Copper wiring is installed in a substation to integrate the P&C devices by providing a set of signal paths to move raw information, in the form of currents and voltages, representing the status of and controlling the operation of the primary power system. These copper wires have an extremely low signal density, and the installation details are highly dependent on each specific application.

The process of designing, installing and testing all of the tens or hundreds of thousands of copper connections in a typical high-voltage substation is exceedingly labour intensive, with most of the labour requirements being the on-site labour. This labour is almost exclusively manual, with very little opportunity of automation or optimization. The end result is a very labour-intensive and error-susceptible process that adds significant time and cost to each and every project and makes long-term maintenance and changes difficult to implement.

The industry recognizes a need for change in the way the P&C equipment is engineered and installed – much in the same way the modern assembly line changed the face of the manufacturing sector. The advent of the modern assembly line at the beginning of the 21st century was driven by three basic principles:

  1. Moving product from one workstation to another until completed.
  2. Individual workstations are optimized using fixed automation, special purpose tooling and personnel skilled at that specific task.
  3. Product is built from standardized interchangeable parts, reducing variability in parts consumed and increasing quality consistency in product produced.

The above model, before it could be applied to the task of installing P&C equipment, required an underlying technical solution created specifically for the P&C domain.

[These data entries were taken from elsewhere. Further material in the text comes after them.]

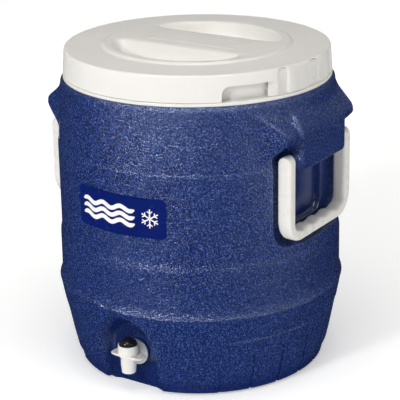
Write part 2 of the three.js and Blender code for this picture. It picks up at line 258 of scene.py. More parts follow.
def crowded(low, high, count, places):
    """count values from low to high, closer together near each (place, reach, weight)."""
    fine = np.linspace(low, high, 20001)
    density = np.ones_like(fine)
    for place, reach, weight in places:
        density += weight * np.exp(-(((fine - place) / reach) ** 4))
    total = np.concatenate([[0], np.cumsum(density[1:] + density[:-1])])
    return np.interp(np.linspace(0, total[-1], count), total, fine)


# ---------- materials ----------
class Nodes:
    """A short way to write a material's node tree."""

    def __init__(self, name):
        self.material = bpy.data.materials.new(name)
        self.material.use_nodes = True
        self.tree = self.material.node_tree
        self.shader = self.tree.nodes["Principled BSDF"]
        self.where = self.add("ShaderNodeTexCoord").outputs["Object"]

    def add(self, kind, settings=None, inputs=None):
        node = self.tree.nodes.new(kind)
        for key, value in (settings or {}).items():
            setattr(node, key, value)
        for key, value in (inputs or {}).items():
            socket = node.inputs[key]
            if isinstance(value, bpy.types.NodeSocket):
                self.tree.links.new(value, socket)
            else:
                socket.default_value = value
        return node

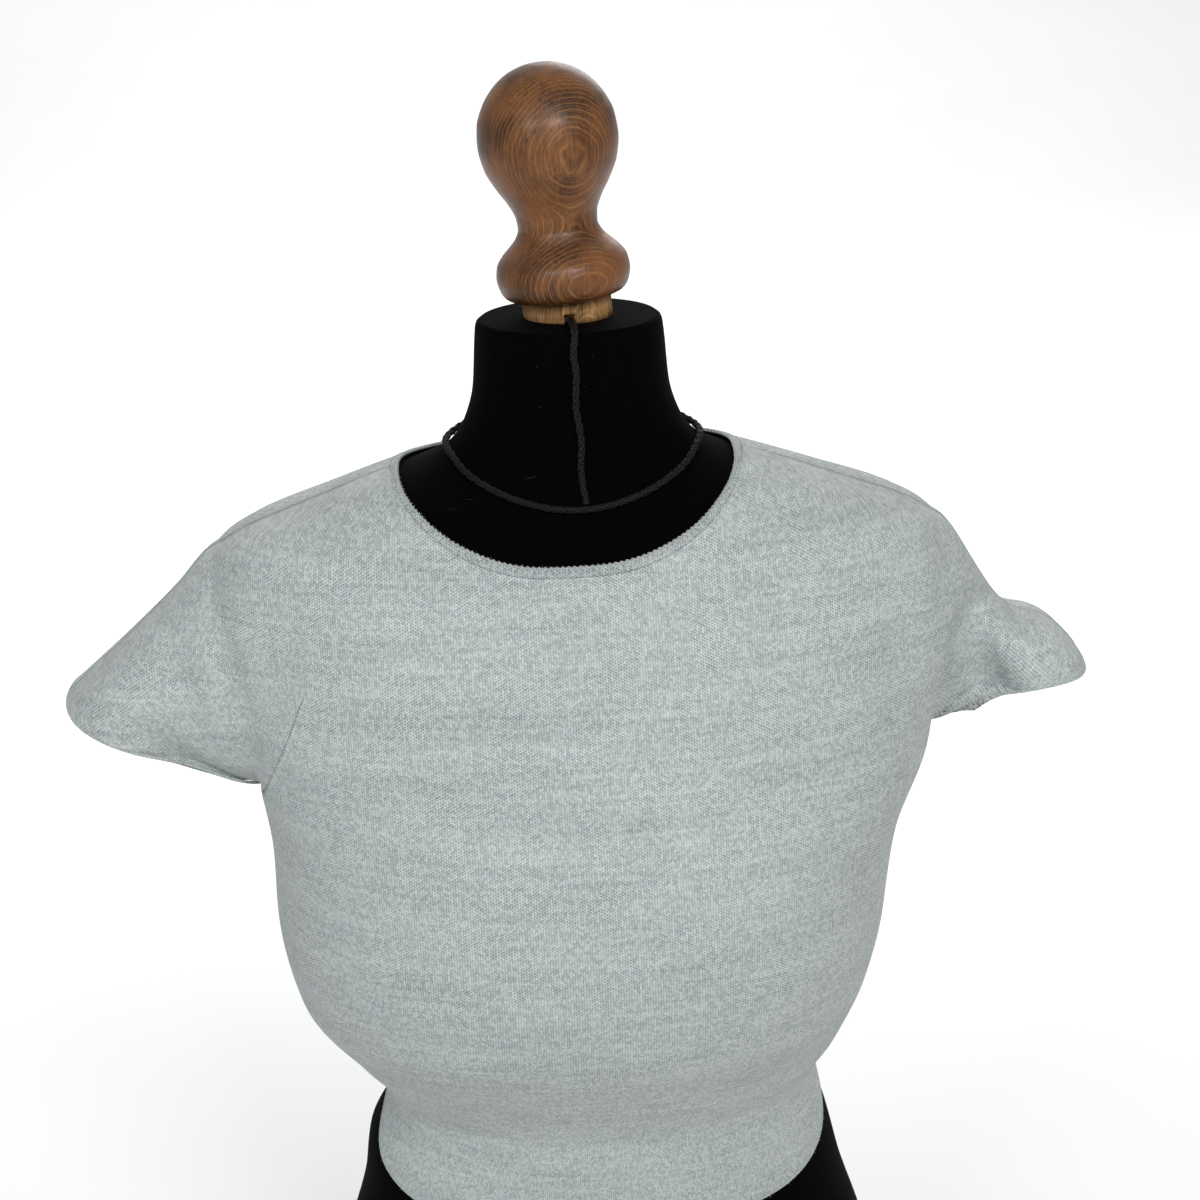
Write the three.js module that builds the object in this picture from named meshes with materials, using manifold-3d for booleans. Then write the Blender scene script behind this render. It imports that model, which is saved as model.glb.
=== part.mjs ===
// A knitted crop top with cut-on cap sleeves on a limbless dress form.
// Millimetres, +Z up, the front faces -Y. The form stands on its flat underside.
import * as THREE from 'three';
import { mergeVertices } from 'three/addons/utils/BufferGeometryUtils.js';
import Module from 'manifold-3d';

// Driving dimensions
const FORM_HEIGHT = 690;
const HEM_HEIGHT = 257;
const HEM_DIP = { front: 42, back: 20 };
const HEM_ROUND = 1.25;
const NECKLINE_HALF_WIDTH = 87;
const NECKLINE_SHIFT = -4;
const FRONT_NECK_DEPTH = 79;
const BACK_NECK_DEPTH = 55;
const SLEEVE_TIP_HALF_SPAN = 268;
const WALL = 1.3;
const EASE = 1.2;
const SEAM_GAP = 0.3;
const SEAT_GAP = 0.3;
const BODY_SLACK = 0.9;
const SHOULDER_SLACK = 4;
const SLACK_AT = 586;
const SLACK_HEIGHT = 34;

// Sections of the form, from its underside to the top of its neck: half width, how far the front and
// the back stand out from the middle, where the middle lies, how far it leans to one side, and how
// square the section is.
const SECTIONS = [
  { z: 0, half: 160, front: 106, back: 112, mid: 4, shift: 0, power: 2.2 },
  { z: 60, half: 162, front: 106, back: 113, mid: 4, shift: 0, power: 2.2 },
  { z: 140, half: 153, front: 98, back: 104, mid: 4, shift: 0, power: 2.2 },
  { z: 200, half: 136, front: 93, back: 86, mid: 4, shift: 0, power: 2.2 },
  { z: 230, half: 130, front: 91.5, back: 80, mid: 4, shift: -1, power: 2.2 },
  { z: 264, half: 116.5, front: 92, back: 77, mid: 4, shift: 2, power: 2.2 },
  { z: 297, half: 135, front: 106, back: 80, mid: 3, shift: -1, power: 2.3 },
  { z: 335, half: 153.5, front: 127, back: 88, mid: 2, shift: -6, power: 2.4 },
  { z: 375, half: 161, front: 136, back: 95, mid: 1, shift: -5.5, power: 2.4 },
  { z: 420, half: 163.5, front: 132, back: 102, mid: 0, shift: -2.5, power: 2.4 },
  { z: 465, half: 172, front: 118, back: 108, mid: 1, shift: 0, power: 2.4 },
  { z: 520, half: 180, front: 99, back: 109, mid: 3, shift: 0, power: 2.4 },
  { z: 560, half: 186, front: 86, back: 99, mid: 6, shift: 0, power: 2.4 },
  { z: 574, half: 185, front: 81, back: 92, mid: 7, shift: 0, power: 2.4 },
  { z: 583, half: 172, front: 77, back: 86, mid: 8, shift: 0, power: 2.35 },
  { z: 596, half: 137, front: 68, back: 72, mid: 10, shift: 0, power: 2.3 },
  { z: 607, half: 106, front: 60, back: 62, mid: 11, shift: 0, power: 2.2 },
  { z: 615, half: 83, front: 55, back: 55, mid: 11, shift: 0, power: 2.1 },
  { z: 623, half: 67, front: 52, back: 52, mid: 10, shift: 0, power: 2 },
  { z: 636, half: 57, front: 50, back: 50, mid: 8, shift: 0, power: 2 },
  { z: 655, half: 51, front: 48, back: 48, mid: 4, shift: 0, power: 2 },
  { z: FORM_HEIGHT - 7, half: 48.5, front: 47, back: 47, mid: 0, shift: 0, power: 2 },
  { z: FORM_HEIGHT - 2, half: 47.8, front: 46.3, back: 46.3, mid: 0, shift: 0, power: 2 },
  { z: FORM_HEIGHT, half: 45.5, front: 44, back: 44, mid: 0, shift: 0, power: 2 },
];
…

The solution is “process bus”.

Process bus involves the use of high-speed digital communications to carry ac waveforms and contact I/O states between the power equipment in the switchyard and the relays etc. in the control house. Process bus technology allows for much of the work related to the design and construction of custom copper connections from bulk materials to be replaced by the simple placing and plugging together standard interchangeable parts per basic principle 3 above, said parts being factory manufactured off site per basic principles 1 and 2.

This presentation addresses possible process bus architecture for an optical fibre-based P&C system that fits the purpose of facilitating an industrial revolution in the field of P&C system engineering and deployment.

The term “architecture” refers to the definition and structure of the interface points in a switchyard, partitioning and allocation of P&C functions to the devices, the underlying structure of time synchronization, settings and firmware management, failure-tolerant communication framework, required data throughputs and latency considerations, data traffic patterns, commissioning and routine maintenance, and other related aspects.

Biography

Bogdan Kasztenny holds the position of Protection and System Engineering Manager for the Digital Energy business of General Electric. Prior to joining GE in 1999, Dr. Kasztenny worked as an Assistant Professor conducting research and teaching power system courses at the Wroclaw University of Technology, Texas A&M University, and Southern Illinois University. His full time academic career culminated with a prestigious Senior Fulbright Fellowship in 1997. Between 2000 and 2004 Bogdan was heavily involved in the development of the globally recognized Universal RelayTM product line, for which in 2004 he received GE’s Thomas Edison Award for innovation. Bogdan remains hands on and instrumental in new product development at General Electric. He acts as an R&D liaison with several universities and Corporate Research. Bogdan authored more than 160 papers, conceived numerous protection and control products, is an inventor of several patents, IEEE Fellow, and a member of the Main Committee of the IEEE PES Power System Relaying Committee, where he chairs or co-chairs several working groups. Dr. Kasztenny is a registered Professional Engineer in the province of Ontario, an Adjunct Professor at the University of Western Ontario, and a Member of the Canadian National Committee of CIGRE, Study Committee B5 Protection and Automation.